Short-Term Oil Price Trajectory: Further Decline or Stabilization?
Oil prices face opposing forces: demand weakness from high interest rates versus supply support from tight inventories and OPEC+ discipline.
High Interest Rates and Their Impact on Oil Demand
Elevated interest rates continue to suppress global oil demand. The Federal Reserve, ECB, and Bank of England have maintained restrictive policies, with the 30-year US Treasury yield climbing to 5.18% in May 2026 — among the highest levels since 2007. Higher borrowing costs slow manufacturing, construction, transportation, and consumer spending, directly reducing oil consumption.
The OECD cut its 2026 global growth forecast from 3.3% to 2.9%. China’s property sector struggles and Europe’s weak industrial output have already lowered oil import forecasts. Earlier 2026 price spikes above $100 per barrel themselves triggered some demand destruction as costs rose for aviation, logistics, and industry. A stronger US dollar further pressures emerging market buyers.
These factors create downside risks for prices even if supply remains constrained.
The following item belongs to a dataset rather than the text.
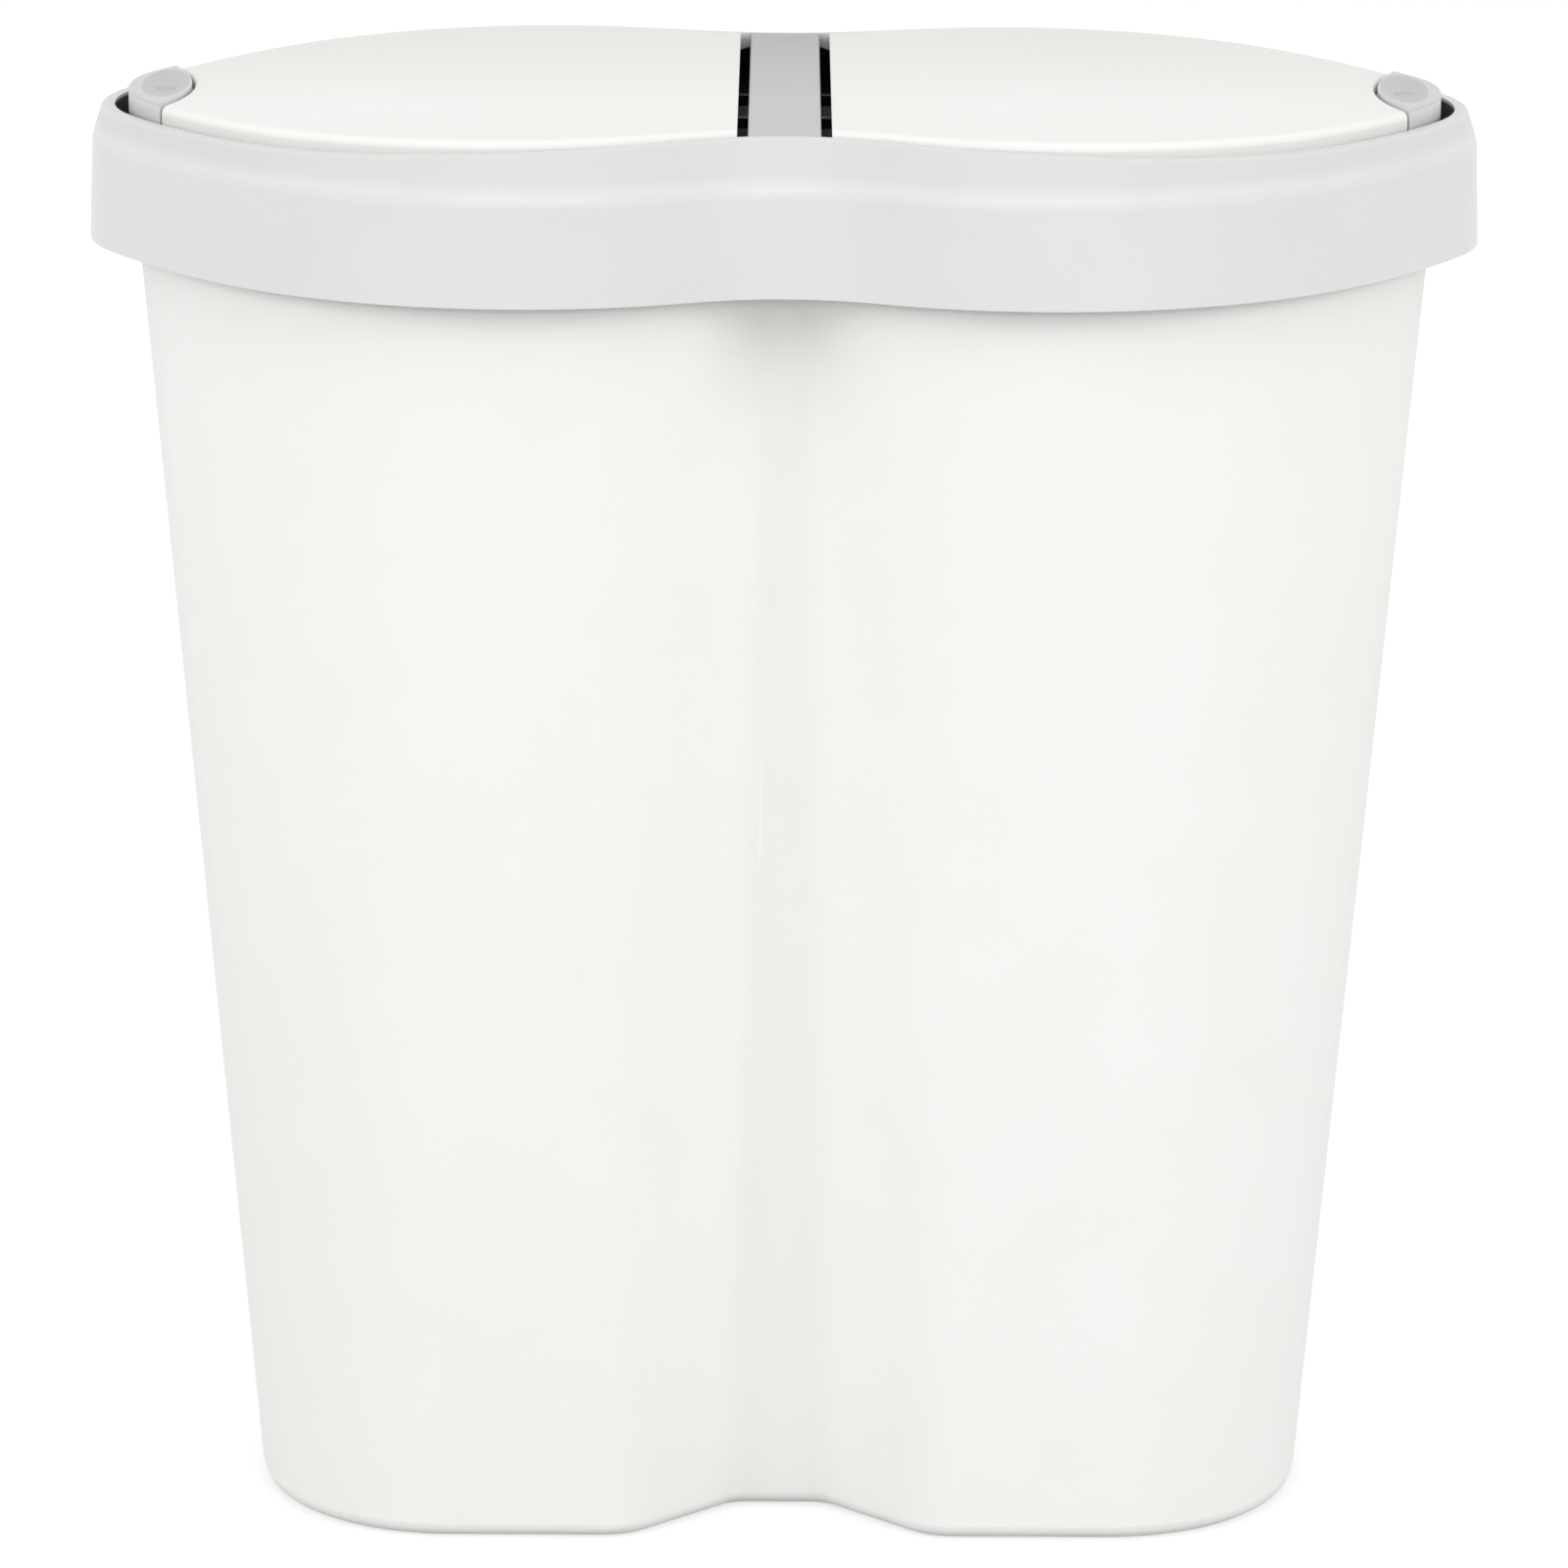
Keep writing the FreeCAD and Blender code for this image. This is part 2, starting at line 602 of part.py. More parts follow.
def make_ear(y):
    """A cross arm under the bar with a post and a round ear for each lid's rod."""
    y0 = y - EAR_T / 2.0
    arm_z = HINGE_Z - EAR_ARM_DROP
    reach = HINGE_X + EAR_POST_W / 2.0
    bar_z = CREST_Z - BAR_H
    pieces = [block(-reach, reach, y0, y0 + EAR_T, arm_z, arm_z + EAR_ARM_T)]
    pieces.append(block(-BAR_HALF, BAR_HALF, y0, y0 + EAR_T, arm_z, bar_z + BAR_WALL))
    for side in (-1, 1):
        x = side * HINGE_X
        half = EAR_POST_W / 2.0
        pieces.append(block(x - half, x + half, y0, y0 + EAR_T, arm_z, HINGE_Z))
        pieces.append(rod_y(x, HINGE_Z, EAR_R, y0, y0 + EAR_T))
    return pieces


# ---- lids -----------------------------------------------------------------------------------

def lid_field(inset, z, height):
    """Right lid's footprint before its notch: the rim's opening less the gap and the bar's side."""
    field = prism(rim_loop(LID_INSET + inset, z), height)
    return field.common(block(LID_INNER_X + inset, BOX, -BOX, BOX, z, z + height))


def notch(inset, z, height):
    return Part.makeCylinder(NOTCH_R + inset, height, V(NOTCH_TIP_X + NOTCH_R, 0, z))


def crown(z, sink):
    """Space under a shallow cylinder that crowns the lids."""
    centre = V(0, -BOX, z - LID_CROWN_R)
    barrel = Part.makeCylinder(LID_CROWN_R - sink, 2.0 * BOX, centre, V(0, 1, 0))
    return barrel.common(block(0, BOX / 2.0, -BOX / 2.0, BOX / 2.0, z - TUB_DROP, z + OVER))


def make_lid():
    z0 = TOP_Z - LID_EDGE_H
    height = LID_EDGE_H + 2.0 * OVER
    outer = lid_field(0.0, z0, height).common(crown(TOP_Z, 0.0))
    top_edges = [e for e in outer.Edges if e.BoundBox.ZMin > TOP_Z - LID_EDGE_H / 2.0]
    outer = outer.makeFillet(LID_EDGE_R, [e for e in top_edges if e.BoundBox.XMax > HINGE_X])
    outer = outer.cut(notch(0.0, z0, height))
    notch_edges = [e for e in outer.Edges if e.Length > NOTCH_R / 2.0 and
                   e.BoundBox.XMin > NOTCH_TIP_X - LID_T and e.BoundBox.ZMin > z0 + LID_T]
    outer = outer.makeFillet(NOTCH_EDGE_R, notch_edges)
    inner = lid_field(LID_T, z0 - OVER, height).common(crown(TOP_Z, LID_T))
    lid = outer.cut(inner.cut(notch(LID_T, z0 - OVER, height)))
    hinge_z = TOP_Z - LID_HINGE_EDGE_H
    lid = lid.cut(block(0, HINGE_X + KNUCKLE_R + KNUCKLE_ROOM, -BOX, BOX, 0, hinge_z))
    pieces = [lid]
    plate_z = TOP_Z - LID_T + LAP
    for y in knuckle_places():
        y0 = y - KNUCKLE_L / 2.0
        pieces.append(rod_y(HINGE_X, HINGE_Z, KNUCKLE_R, y0, y0 + KNUCKLE_L))
        web_x = HINGE_X - KNUCKLE_WEB_IN
        pieces.append(block(web_x, HINGE_X + KNUCKLE_R, y0, y0 + KNUCKLE_L, HINGE_Z, plate_z))
    rib_z = TOP_Z - LID_T - RIB_H
    rib_x0 = HINGE_X + RIB_FROM_HINGE
    rib_x1 = KEEPER_X - RIB_FROM_KEEPER
    for y in RIB_PLACES:
        rib = block(rib_x0, rib_x1, y - RIB_T / 2.0, y + RIB_T / 2.0, rib_z, TOP_Z)
        pieces.append(rib.common(crown(TOP_Z, LID_T / 2.0)))
    lid = fuse(pieces)
    return lid.cut(rod_y(HINGE_X, HINGE_Z, ROD_R + RUN_CLEAR, -BOX, BOX))


def knuckle_places():
    """Knuckles sit right beside the outer two ears."""
    beside = EAR_T / 2.0 + KNUCKLE_GAP + KNUCKLE_L / 2.0
    places = []
    for y in EAR_PLACES:
        places.append(y + beside if y < 0 else y - beside)
    return places


def make_keeper():
    """Strike piece under the lid's far end that the button's nose holds down."""
    top = TOP_Z - LID_T - (KEEPER_X + KEEPER_T) ** 2 / (2.0 * LID_CROWN_R)
    ledge_top = HOOK_Z - LATCH_GAP
    stem = block(KEEPER_X, KEEPER_X + KEEPER_T, -HOOK_HALF_W, HOOK_HALF_W,
                 ledge_top - KEEPER_LEDGE_T, top)
    ledge = block(KEEPER_X, KEEPER_LEDGE_X, -HOOK_HALF_W, HOOK_HALF_W,
                  ledge_top - KEEPER_LEDGE_T, ledge_top)
    foot_y = HOOK_HALF_W + KEEPER_FOOT_SIDE
    foot = block(KEEPER_X - KEEPER_FOOT_IN, KEEPER_X + KEEPER_T, -foot_y, foot_y,
                 top - KEEPER_FOOT_T, top)
    return fuse([stem, ledge, foot])


def make_hinge_rod():
    y_end = max(EAR_PLACES) + EAR_T / 2.0 + ROD_PAST_EAR
    return rod_y(HINGE_X, HINGE_Z, ROD_R, -y_end, y_end)


def coil(radius, wire_r, pitch, turns, base, axis):
    helix = Part.makeHelix(pitch, pitch * turns, radius)
    start = V(radius, 0, 0)
    ring = Part.Wire(Part.makeCircle(wire_r, start, V(0, 1, 0)))
    body = Part.Wire(helix.Edges).makePipeShell([ring], True, True)
    if not isinstance(body, Part.Solid):
        body = Part.makeSolid(body)
    turned = FreeCAD.Rotation(V(0, 0, 1), axis)
    body.Placement = FreeCAD.Placement(base, turned)
    return body


def make_lid_spring():
    length = LID_SPRING_PITCH * LID_SPRING_TURNS
    base = V(HINGE_X, -length / 2.0, HINGE_Z)
    return coil(LID_SPRING_R, LID_SPRING_WIRE_R, LID_SPRING_PITCH, LID_SPRING_TURNS, base, V(0, 1, 0))


def make_buffers():
    """Soft studs on the rim's brackets, where the lids' edges come to rest."""
    pads = []
    y = HALF_DEPTH - LID_INSET - LID_T / 2.0
    for x in (-LOBE_X, LOBE_X):
        for side in (-1, 1):
            pads.append(Part.makeCylinder(BUFFER_R, BUFFER_T, V(x, side * y, REST_Z)))
    return pads


# ---- release button -------------------------------------------------------------------------

def button_plan(inset, z, height):
    field = prism(rim_loop(LID_INSET + inset, z), height)
    centre = V(NOTCH_TIP_X + BUTTON_GAP + NOTCH_R, 0, z)
    return field.common(Part.makeCylinder(NOTCH_R - inset, height, centre))


def make_dish():
    """Spindle that cuts the eye-shaped dish: an arc along Y turned about a line above the button."""
    line = (DISH_HALF_W ** 2 - BUTTON_SINK ** 2) / (2.0 * BUTTON_SINK)
    x = PIN_X - DISH_IN
    axis_z = BUTTON_TOP_Z + line
    end_z = axis_z - line
    ends = [V(x, -DISH_HALF_L, end_z), V(x, DISH_HALF_L, end_z)]
    arc = Part.Arc(ends[0], V(x, 0, end_z - BUTTON_SINK), ends[1]).toShape()
    axis = [V(x, DISH_HALF_L, axis_z), V(x, -DISH_HALF_L, axis_z)]
    wire = Part.Wire([
        arc,
        Part.LineSegment(ends[1], axis[0]).toShape(),
        Part.LineSegment(axis[0], axis[1]).toShape(),
        Part.LineSegment(axis[1], ends[0]).toShape(),
    ])
    return Part.Face(wire).revolve(axis[1], V(0, 1, 0), 360.0)


def make_button():
    z0 = BUTTON_BOTTOM_Z
    cap = button_plan(0.0, z0, BUTTON_H)
    cap = cap.makeFillet(BUTTON_EDGE_R, edges_near_z(cap, BUTTON_TOP_Z))
    room = button_plan(BUTTON_WALL, z0 - OVER, BUTTON_H - BUTTON_WALL - BUTTON_SINK + OVER)
    cap = cap.cut(room).cut(make_dish())
    pieces = [cap]
    rib_z0 = PIN_Z - BUTTON_RIB_DOWN
    rib_z1 = BUTTON_TOP_Z - BUTTON_RIB_UNDER
    for side in (-1, 1):
        y0 = side * BUTTON_RIB_Y - BUTTON_RIB_T / 2.0
        rib = block(PIN_X - BUTTON_RIB_IN, PIN_X + BUTTON_RIB_OUT, y0, y0 + BUTTON_RIB_T, rib_z0, rib_z1)
        pieces.append(rib)
    nose_z = HOOK_Z + HOOK_NOSE_T
    arm_top = BUTTON_TOP_Z - BUTTON_SINK - BUTTON_WALL + ARM_LAP
    arm = block(HOOK_X, HOOK_X + HOOK_T, -HOOK_HALF_W, HOOK_HALF_W, HOOK_Z, arm_top)
    nose = block(HOOK_X - HOOK_NOSE, HOOK_X + LAP, -HOOK_HALF_W, HOOK_HALF_W, HOOK_Z, nose_z)
    pieces += [arm, nose]
    button = fuse(pieces)
    pin_y = BUTTON_RIB_Y + BUTTON_RIB_T
    return button.cut(rod_y(PIN_X, PIN_Z, PIN_R, -pin_y, pin_y))


def make_button_pin():
    end = BUTTON_RIB_Y + BUTTON_RIB_T / 2.0
    return rod_y(PIN_X, PIN_Z, PIN_R, -end, end)


def make_button_spring():
    z0 = LUG_TOP_Z + COIL_WIRE_R + SEAT_GAP
    z1 = BUTTON_TOP_Z - BUTTON_SINK - BUTTON_WALL - COIL_WIRE_R - SEAT_GAP
    return coil(COIL_R, COIL_WIRE_R, (z1 - z0) / COIL_TURNS, COIL_TURNS, V(COIL_X, 0, z0), V(0, 0, 1))


def make_bar_screws():
    screws = []
    for side in (-1, 1):
        y = side * (BAR_END_Y - SCREW_FROM_END)
        z = CREST_Z - BAR_H - SEAT_GAP - BAR_SHELF_T
        shank = Part.makeCylinder(SCREW_R, SCREW_L, V(0, y, z - LAP))
        head = Part.makeCylinder(SCREW_HEAD_R, SCREW_HEAD_T, V(0, y, z - SCREW_HEAD_T))
        head_z = z - SCREW_HEAD_T
        slot = block(-SCREW_SLOT_HALF_L, SCREW_SLOT_HALF_L, y - SCREW_SLOT_HALF_W,
                     y + SCREW_SLOT_HALF_W, head_z, head_z + SCREW_SLOT_DEPTH)
        screws.append(head.fuse(shank).cut(slot).removeSplitter())
    return screws


# ---- write the parts ------------------------------------------------------------------------

def save(name, shape):
    shape.exportStep("parts/%s.step" % name)
    box = shape.BoundBox
    print("%-24s solids %d valid %s vol %.1f  x %.1f..%.1f y %.1f..%.1f z %.1f..%.1f" % (
        name, len(shape.Solids), shape.isValid(), shape.Volume,
        box.XMin, box.XMax, box.YMin, box.YMax, box.ZMin, box.ZMax))


def save_pair(name, shape):
    save(name + "_right", shape)
    save(name + "_left", mirrored(shape))


def main():
    os.makedirs("parts", exist_ok=True)
    tub = fuse([make_tub()] + make_guides())
    save("bin_tub", tub)
    save("divider_panel", make_divider())
    save("rim_frame", make_rim_frame())
    save("hinge_bar", make_hinge_bar())
    save("hinge_bar_screws", Part.makeCompound(make_bar_screws()))
    save("lid_buffers", Part.makeCompound(make_buffers()))
    save_pair("lid", make_lid())
    save_pair("lid_keeper", make_keeper())
    save_pair("lid_hinge_rod", make_hinge_rod())
    save_pair("lid_spring", make_lid_spring())
    save_pair("release_button", make_button())
    save_pair("button_pivot_pin", make_button_pin())
    save_pair("button_spring", make_button_spring())


main()
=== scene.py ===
import json
import math

import bmesh
import bpy
from mathutils import Matrix, Vector


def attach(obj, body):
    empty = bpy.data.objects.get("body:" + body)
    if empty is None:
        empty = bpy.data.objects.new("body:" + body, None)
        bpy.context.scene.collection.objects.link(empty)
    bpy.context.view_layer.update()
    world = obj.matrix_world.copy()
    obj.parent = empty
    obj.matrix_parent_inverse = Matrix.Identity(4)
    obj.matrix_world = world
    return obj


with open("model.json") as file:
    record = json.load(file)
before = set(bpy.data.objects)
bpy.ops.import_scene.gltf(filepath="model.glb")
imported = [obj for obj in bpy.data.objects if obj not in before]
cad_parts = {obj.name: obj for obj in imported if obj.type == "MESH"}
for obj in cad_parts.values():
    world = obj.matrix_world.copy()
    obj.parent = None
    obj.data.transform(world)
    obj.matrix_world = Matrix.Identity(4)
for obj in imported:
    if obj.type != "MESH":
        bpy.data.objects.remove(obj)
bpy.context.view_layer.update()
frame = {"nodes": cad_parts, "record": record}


# ---- shader values --------------------------------------------------------------------------

class Val:
    """A shader value. Python's own operators on it add the Math nodes."""

    def __init__(self, tree, socket=None):
        self.tree = tree
        self.socket = socket

    def node(self, kind, inputs=(), out=0, **settings):
        """Adds a node of any kind: its settings first, then the values or links of its inputs."""
        made = self.tree.nodes.new(kind)
        for key, value in settings.items():
            setattr(made, key, value)
        pairs = inputs.items() if isinstance(inputs, dict) else enumerate(inputs)
        for key, value in pairs:
            if isinstance(value, Val):
                self.tree.links.new(value.socket, made.inputs[key])
            else:
                made.inputs[key].default_value = value
        return Val(self.tree, made.outputs[out])

    def maths(self, operation, *values):
        return self.node("ShaderNodeMath", values, operation=operation)

    def __add__(self, other):
        return self.maths("ADD", self, other)

    def __sub__(self, other):
        return self.maths("SUBTRACT", self, other)

    def __mul__(self, other):
        return self.maths("MULTIPLY", self, other)

    def __truediv__(self, other):
        return self.maths("DIVIDE", self, other)

    def __radd__(self, other):
        return self.maths("ADD", other, self)

    def __rsub__(self, other):
        return self.maths("SUBTRACT", other, self)

    def __rmul__(self, other):
        return self.maths("MULTIPLY", other, self)

    def __rtruediv__(self, other):
        return self.maths("DIVIDE", other, self)

    def clamp(self, low, high):
        """Maps low..high to 0..1 and holds it there. A low above high turns it round."""
        return self.node("ShaderNodeMapRange", [self, low, high])


def feed(shader, name, value):
    value.tree.links.new(value.socket, shader.inputs[name])


def size_of(value):
    return value.maths("ABSOLUTE", value)


def larger(a, b):
    return a.maths("MAXIMUM", a, b)


def axes(place):
    """The x, y and z of a place."""
    return [place.node("ShaderNodeSeparateXYZ", [place], out=axis) for axis in "XYZ"]


def noise(place, scale, detail=2.0, roughness=0.5):
    return place.node("ShaderNodeTexNoise", {"Vector": place, "Scale": scale, "Detail": detail,
                                             "Roughness": roughness}, out="Fac")


def stretch(place, scale):
    return place.node("ShaderNodeMapping", {"Vector": place, "Scale": scale})


def bumps(height, strength, depth):
    return height.node("ShaderNodeBump", {"Strength": strength, "Distance": depth,
                                          "Height": height}, out="Normal")


def mix(share, a, b):
    """Blends two colours, from a at share 0 to b at share 1."""
    first, second, result = 6, 7, 2     # the colour sockets of the Mix node
    return share.node("ShaderNodeMix", {"Factor": share, first: a, second: b}, out=result,
                      data_type="RGBA")


def linear(r, g, b):
    """A colour as it looks on screen, in shader units."""
    def one(c):
        c = c / 255.0
        return c / 12.92 if c <= 0.04045 else ((c + 0.055) / 1.055) ** 2.4
    return (one(r), one(g), one(b), 1.0)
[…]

OPEC+ Strategy, Supply, and Inventories
On the supply side, Saudi Arabia and Russia have maintained production discipline. Voluntary cuts have kept global supply tighter than expected, with the IEA reporting output falling to around 95.1 million barrels per day in April 2026. US crude and gasoline inventories have declined steadily, staying below seasonal averages, while strategic reserves remain historically low.
This tight physical market prevents a sharp collapse despite weaker demand signals. Asian refining margins also remain healthy, supporting steady crude demand.
Personal Analysis and Outlook
In my view, the oil market is trapped in a volatile range. High interest rates and slower growth (especially in China and Europe) cap upside potential, while low inventories and geopolitical risks provide a floor. WTI is likely to fluctuate between $85 and $100 per barrel in the coming weeks, with Brent moving between $90 and $110.
Diplomatic progress on US-Iran talks could drive prices toward the lower end ($85–$88 for WTI), easing inflation concerns. But any escalation or failed negotiations would quickly reintroduce a risk premium, sending prices higher again. Persistent restrictive monetary policy (with possible further rate adjustments) will likely limit long-term demand growth.
Overall, expect continued volatility. The $90 level for WTI acts as a key psychological pivot. Markets will closely watch every diplomatic headline, inventory report, and central bank signal. While structural supply tightness offers support, macroeconomic headwinds suggest limited upside unless major disruptions occur.